We search the dry scrublands every day, but fossils are rare; things take time. In my field book I have logged 51 fossils. None seem exciting—small pieces of fishbone, crocodile armor, fish teeth, and piece of the casing of the ear of a whale, the tympanic bone. It is not the first whale I ever found. When growing up, in Holland, I lived close to a fossil locality where my father used to take me. A river had dropped rocks here that it collected as it cut through mountains upstream, in Belgium, France, Switzerland. There was everything from sea lilies hundreds of millions of years old, to plant fossils from coal swamps, and large fossil whale bones from when this area was covered by ocean, just a few million years ago. It cemented my interest in fossils, and for my 12th birthday I got a rock hammer, which is still the hammer I use now.

I have never studied whales before, and, now too, whale bones are no good for me. The money from National Geographic is to study how land mammals migrated between Indo-Pakistan and Asia across the Tethys Sea some 50 million years ago. Whales are of no use for studying migrations on land. I need land-dwelling mammals, and many more fossils, if this grant is to be successful. I am very aware that a failing to deliver on a first grant can sink a career.

On Day Five the dream collapses. The U.S. is threatening to invade Kuwait, and the U.S. government is worried about the safety of its citizens. Mr. Arif is told by his superiors at the Geological Survey of Pakistan to escort us back to Islamabad, the capital.  All my plans are crumbling before my eyes. The reason for going back to Islamabad seems ridiculous: the conflict is in the Gulf, not Pakistan. The physical dangers seem much smaller than when I first visited. Why should politics end the field season?

Reluctantly Andres and I return to Islamabad and check into a hotel. The hotel is in the Blue Area, Islamabad’s broad central avenue with shopping areas, as well as the buildings of the President, Prime Minister, and Congress. It’s a mile or so from the American Embassy.

We moon about our hotel room, waiting for news. On TV, the foreign minister of Iraq, Tariq Aziz, and the U.S. Secretary of State, James Baker, are sparring. Mr. Arif tells us that we will be kicked out of Pakistan if war breaks out, and we will not be allowed to go back to the field. We visit the American Consulate, pleading, hoping they will support our cause. The Consulate is a fortress, with a concrete moat around it, double gates with Pakistani guards, and a second gate with U.S. marines and watch towers.

Inside, the mood is tense. “Too dangerous for foreigners,” says a trembling scientific attaché who is younger than we are. “Who knows what might happen? They burned down the American Embassy here in 1979.”
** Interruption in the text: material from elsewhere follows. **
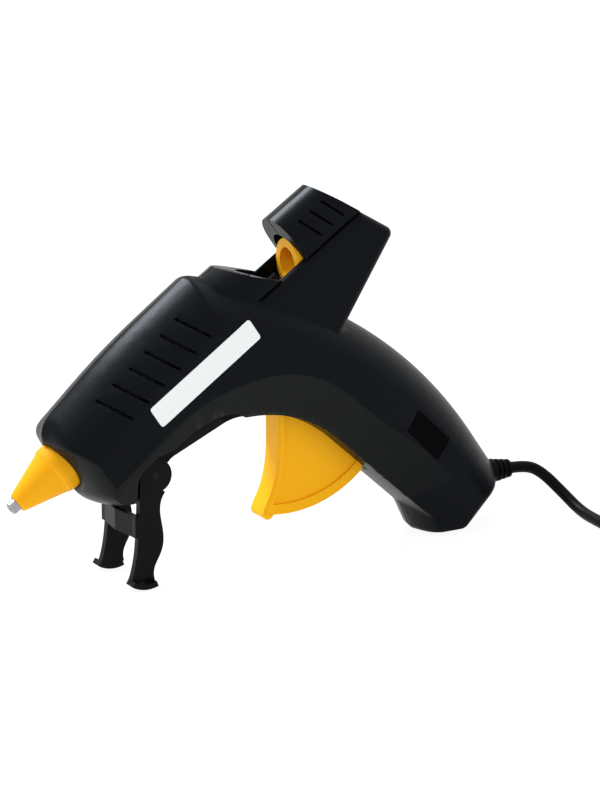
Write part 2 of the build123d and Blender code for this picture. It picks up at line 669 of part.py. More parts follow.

I am Dutch by birth, so I also visit the Dutch consul who works in a small office suite in the middle of the bustling Blue Area. Here the mood is different. He laughs at such comments. “There might be demonstrations, but it is unlikely for Pakistanis to turn against foreigners if the U.S. attacks Iraq in Kuwait. Just keep a low profile and stay away from cities. In the countryside you will be fine.”

Ironically, our Pakistani colleagues have moved us from the countryside into the city. I am so frustrated; I feel like an irrelevant extra in someone’s movie script. In the hotel room we watch CNN nervously. The talks between Aziz and Baker collapse on January 9. We are told we must leave. Dejected, we wait as my Pakistani friends find a flight for us. It goes through Moscow. As the plane takes off from Islamabad International Airport, it flies right over our field area in the Kala Chitta Hills. I don’t look out the window. On our second stop-over, in Amsterdam, I hear that Operation Desert Storm has started: the U.S. is invading Kuwait.